Men of martial spirit will find much that is remarkable in this book. My former comrades of Field Marshal Allenby's campaigns in the Holy Land and of Maude's and Marshall's Forces in Mesopotamia will take decided issue with some of Nogales Bey's comment on the details of those campaigns, and in their non-concurrence I personally agree. But, oddly enough, this does not detract but rather serves to emphasize their interest and value, for the Bey has given us a complete and unrevised revelation of what our then enemy believed to be the situation. Knowing the intent and the significance of our own operations, we have here in several instances an amazing picture of how different it seemed to the other side.
To some it may seem strange that a foreigner and a Christian should have been intrusted with so many important missions in a Moselm army. This is a perfectly natural feeling, but the Turco-German High Command could easily recognize in our gallant Bey a fiery freelance strangely transmigrated from the endless strife of the Middle Ages. Known to the Germans through family and other ties, it was not strange that they gladly utilized his fierce energy and flaming spirit in an effort to overcome the ever-present inertia of the East.

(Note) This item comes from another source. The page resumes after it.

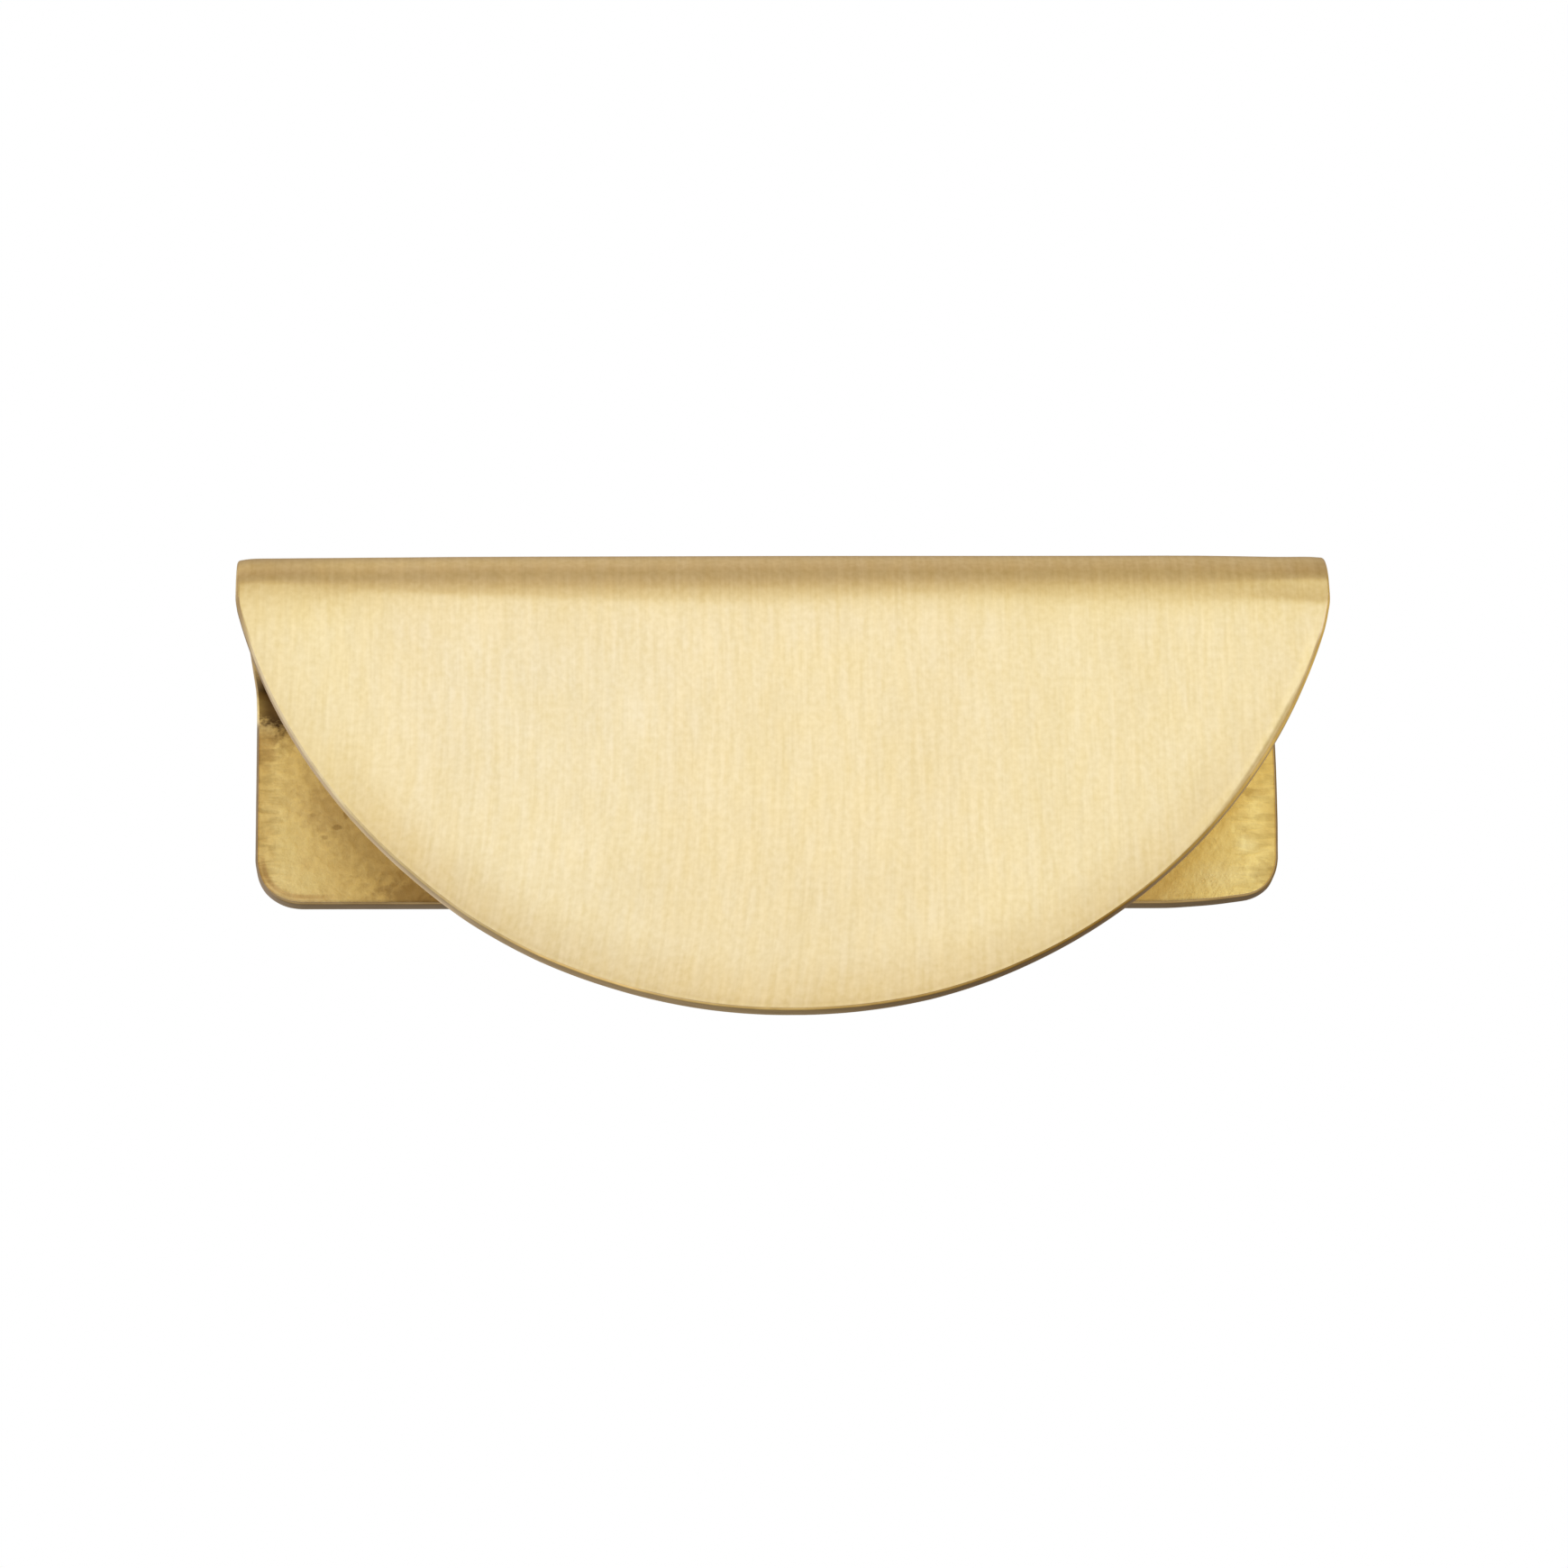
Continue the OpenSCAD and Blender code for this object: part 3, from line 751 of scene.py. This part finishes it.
def cut_edge():
    m, g, p, (x, s, w), rim = metal("brass_edge")
    along = g.noise(g.xyz(g.math("MULTIPLY", x, 0.5), g.math("MULTIPLY", s, 0.5), g.math("MULTIPLY", w, 2.0)), 1.0, 3.0, 0.6)
    lines = g.noise(g.xyz(g.math("MULTIPLY", x, 0.15), g.math("MULTIPLY", s, 0.15), g.math("MULTIPLY", w, 9.0)), 1.0, 3.0, 0.6)
    # painted shade, browner: least on the left flank, most at the half-moon's lower right and round the plate
    edge_shade_ramp = g.new("ShaderNodeValToRGB")
    g.link(g.math("ADD", g.math("DIVIDE", x, 100.0), 0.5), edge_shade_ramp.inputs[0])
    els = edge_shade_ramp.color_ramp.elements
    while len(els) > 1:
        els.remove(els[-1])
    for k, (at, c) in enumerate(EDGE_SHADE):
        e = els[0] if k == 0 else els.new(at / 100 + 0.5)
        e.position = at / 100 + 0.5
        e.color = (*c, 1)
    col = g.mix(g.range(s, -1.0, 1.0), edge_shade_ramp.outputs[0], (0.80, 0.64, 0.38))
    col = g.mix(g.range(s, S3 - 1.5, S3), col, g.mix(g.range(x, -20.0, 0.0), (0.30, 0.225, 0.155), (0.36, 0.265, 0.165)))
    # painted shade: the front half is darker than the back half
    on_moon = g.range(s, 1.0, -1.0)
    shade_span = g.math("MULTIPLY", g.range(x, -38.0, -32.0), g.range(x, 42.0, 37.0))
    col = tint(g, col, g.math("MULTIPLY", g.range(w, 1.9, 1.0), g.math("MULTIPLY", on_moon, shade_span)), (0.80, 0.78, 0.74))
    col = tint(g, col, g.math("MULTIPLY", on_moon, g.range(x, -48.2, -49.0)), (0.80, 0.75, 0.66))
    col = tint(g, col, g.math("MULTIPLY", g.range(s, -3.6, -1.4), g.math("MULTIPLY", g.range(s, 3.0, 1.5), g.range(x, -48.2, -49.0))), (0.80, 0.76, 0.74))
    col = tint(g, col, g.math("MULTIPLY", g.range(w, 0.25, 0.6), g.math("MULTIPLY", on_moon, g.range(x, -46.6, -47.8))), (0.60, 0.56, 0.54))
    # painted shade on the right flank's front rounding, continuing the face's
    flank = g.math("MULTIPLY", g.range(x, 33.0, 36.0), g.range(s, -3.0, -5.5))
    shift = g.math("ADD", rim, g.range(x, 43.0, 38.0, 0.0, 0.09))
    col = tint(g, col, g.math("MULTIPLY", g.range(shift, 0.10, 0.26), flank), (0.64, 0.58, 0.43))
    # more painted shade on the front rounding along the left flank
    left = g.math("MULTIPLY", g.range(x, -28.0, -31.0), g.range(x, -42.0, -37.0, 0.45, 1.0))
    col = tint(g, col, g.math("MULTIPLY", g.range(w, 0.7, 0.1), g.math("MULTIPLY", on_moon, left)), (0.80, 0.76, 0.64))
    col = tint(g, col, g.math("MULTIPLY", g.range(w, 1.6, 0.6), g.math("MULTIPLY", on_moon, g.range(g.math("ABSOLUTE", g.math("ADD", x, 35.0)), 6.0, 3.0))), (0.82, 0.79, 0.76))
    # painted highlight along the front of the edge near x -19
    front_highlight = g.math("MULTIPLY", g.range(w, 0.22, 0.06), g.math("MULTIPLY", on_moon, g.range(g.math("ABSOLUTE", g.math("ADD", x, 19.0)), 8.0, 4.0)))
    col = tint(g, col, front_highlight, (1.45, 1.45, 1.45))
    col = tint(g, col, g.range(along, 0.62, 0.38), (0.88, 0.86, 0.82))
    g.link(col, p.inputs["Base Color"])
    rough = g.range(lines, 0.3, 0.7, 0.27, 0.38)
    g.link(rough, p.inputs["Roughness"])
    bump = g.new("ShaderNodeBump")
    bump.inputs["Strength"].default_value = 0.15
    bump.inputs["Distance"].default_value = 0.00005
    g.link(lines, bump.inputs["Height"])
    g.link(bump.outputs[0], p.inputs["Normal"])
    return m


for m in (brushed(), inner(), cut_edge()):
    mesh.materials.append(m)
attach(sheet, "root")
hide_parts("lip_pull")

# ------------------------------------------------------------------ floor, light, camera
# Soft studio light: each row is an angle round the X axis (0 in front, 90 overhead, 180 behind),
# then the light that comes from there on the left and on the right.
LIGHT = [
    (-177, (0.62, 0.52, 0.41), (0.30, 0.23, 0.17)),
    (-165, (0.57, 0.50, 0.38), (0.27, 0.23, 0.17)),
    (-150, (0.50, 0.43, 0.30), (0.26, 0.22, 0.16)),
    (-130, (0.52, 0.44, 0.29), (0.46, 0.39, 0.25)),
    (-100, (0.82, 0.74, 0.48), (0.79, 0.70, 0.45)),
    (-70, (1.10, 1.00, 0.65), (1.14, 1.03, 0.67)),
    (-45, (1.29, 1.14, 0.70), (1.34, 1.19, 0.73)),
    (-25, (1.28, 1.15, 0.73), (1.32, 1.19, 0.75)),
    (-10, (1.10, 1.01, 0.76), (1.10, 1.01, 0.75)),
    (5, (0.98, 0.98, 1.02), (0.74, 0.70, 0.72)),
    (17, (1.17, 1.22, 1.39), (1.12, 1.13, 1.22)),
    (27, (1.03, 0.98, 0.83), (1.19, 1.20, 1.06)),
    (36, (0.68, 0.51, 0.21), (0.80, 0.69, 0.36)),
    (46, (0.51, 0.35, 0.25), (0.55, 0.44, 0.31)),
    (58, (0.44, 0.34, 0.20), (0.44, 0.36, 0.20)),
    (75, (0.61, 0.48, 0.35), (0.46, 0.35, 0.23)),
    (95, (0.84, 0.72, 0.52), (0.42, 0.33, 0.26)),
    (115, (0.58, 0.48, 0.33), (0.53, 0.44, 0.33)),
    (140, (0.40, 0.31, 0.22), (0.38, 0.29, 0.21)),
    (160, (0.36, 0.27, 0.19), (0.33, 0.25, 0.18)),
    (172, (0.60, 0.49, 0.38), (0.30, 0.23, 0.17)),
]
SIDE_LIGHT = ((0.98, 0.98, 0.91), (0.58, 0.45, 0.15))   # from the far left and the far right
LEVEL = 1.45

world = bpy.data.worlds.new("studio")
bpy.context.scene.world = world
world.use_nodes = True
world.node_tree.nodes.clear()
g = Nodes(world.node_tree)
out = g.new("ShaderNodeOutputWorld")
tc = g.new("ShaderNodeTexCoord")
sep = g.new("ShaderNodeSeparateXYZ")
g.link(tc.outputs["Generated"], sep.inputs[0])
ang = g.math("ARCTAN2", sep.outputs[2], g.math("MULTIPLY", sep.outputs[1], -1.0))
fac = g.math("ADD", g.math("DIVIDE", ang, 2 * math.pi), 0.5)


def ramp_of(side):
    n = g.new("ShaderNodeValToRGB")
    g.link(fac, n.inputs[0])
    stops = [(row[0], row[1 + side]) for row in LIGHT]
    stops = [(-180, stops[0][1])] + stops + [(180, stops[0][1])]
    els = n.color_ramp.elements
    while len(els) > 1:
        els.remove(els[-1])
    for k, (deg, c) in enumerate(stops):
        e = els[0] if k == 0 else els.new(min(1.0, deg / 360 + 0.5))
        e.position = min(1.0, deg / 360 + 0.5)
        e.color = (*(v / LEVEL for v in c), 1)
    return n.outputs[0]


across = g.mix(g.range(sep.outputs[0], -0.25, 0.25), ramp_of(0), ramp_of(1))
ends = g.mix(g.range(sep.outputs[0], -0.25, 0.25), *(tuple(v / LEVEL for v in c) for c in SIDE_LIGHT))
sky = g.mix(g.range(g.math("ABSOLUTE", sep.outputs[0]), 0.45, 0.80), across, ends)
lp = g.new("ShaderNodeLightPath")
soft = g.new("ShaderNodeBackground")
soft.inputs[1].default_value = LEVEL * 1.033
g.link(sky, soft.inputs[0])
white = g.new("ShaderNodeBackground")
white.inputs[0].default_value = (1, 1, 1, 1)
mixs = g.new("ShaderNodeMixShader")
g.link(lp.outputs["Is Glossy Ray"], mixs.inputs[0])
g.link(white.outputs[0], mixs.inputs[1])
g.link(soft.outputs[0], mixs.inputs[2])
g.link(mixs.outputs[0], out.inputs[0])

# pale floor, well below the pull, which is fixed at a drawer's height
bpy.ops.mesh.primitive_circle_add(vertices=96, radius=2.4, fill_type="NGON", location=(0, 0, -0.62))
floor = bpy.context.object
floor.name = "floor"
fm = bpy.data.materials.new("floor_pale")
fm.use_nodes = True
fb = fm.node_tree.nodes["Principled BSDF"]
fb.inputs["Base Color"].default_value = (0.82, 0.82, 0.81, 1)
fb.inputs["Roughness"].default_value = 0.8
floor.data.materials.append(fm)
floor.visible_glossy = False

cam_data = bpy.data.cameras.new("camera")
cam_data.sensor_width = 36
cam_data.lens = 36 * 6000 / 1740
cam_data.clip_start, cam_data.clip_end = 0.02, 20
cam = bpy.data.objects.new("camera", cam_data)
bpy.context.scene.collection.objects.link(cam)
right, up, ahead = (Vector(v) for v in (
    (0.998910, -0.043332, -0.017362), (0.003622, -0.298864, 0.954289), (0.046541, 0.953312, 0.298381)))
cam.matrix_world = Matrix((
    (right.x, up.x, -ahead.x, -0.0231467),
    (right.y, up.y, -ahead.y, -0.5044972),
    (right.z, up.z, -ahead.z, -0.1547352),
    (0, 0, 0, 1),
))
scene = bpy.context.scene
scene.camera = cam
scene.view_settings.view_transform = "Standard"
scene.view_settings.look = "None"

bpy.context.view_layer.update()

I would add a word of warning to those who may perhaps read too superficially the vivid comment of Nogales Bey on the frightful details of the Armenian massacres. He means exactly what he says, but it must be observed that he discriminates most carefully in his indication of the type of Turk and Kurd who figured in those atrocities. His observations cannot be adopted as substantiating the claims of those empty-headed individuals who sweepingly condemn the entire Turkish people. For example, he is careful to say "there can be no doubt that the Turk, in spite of all his defects, is the first soldier and the first gentleman of the Orient," and as an eye-witness he testifies that "the regular army of the Ottomans was entirely innocent of the Armenian massacres."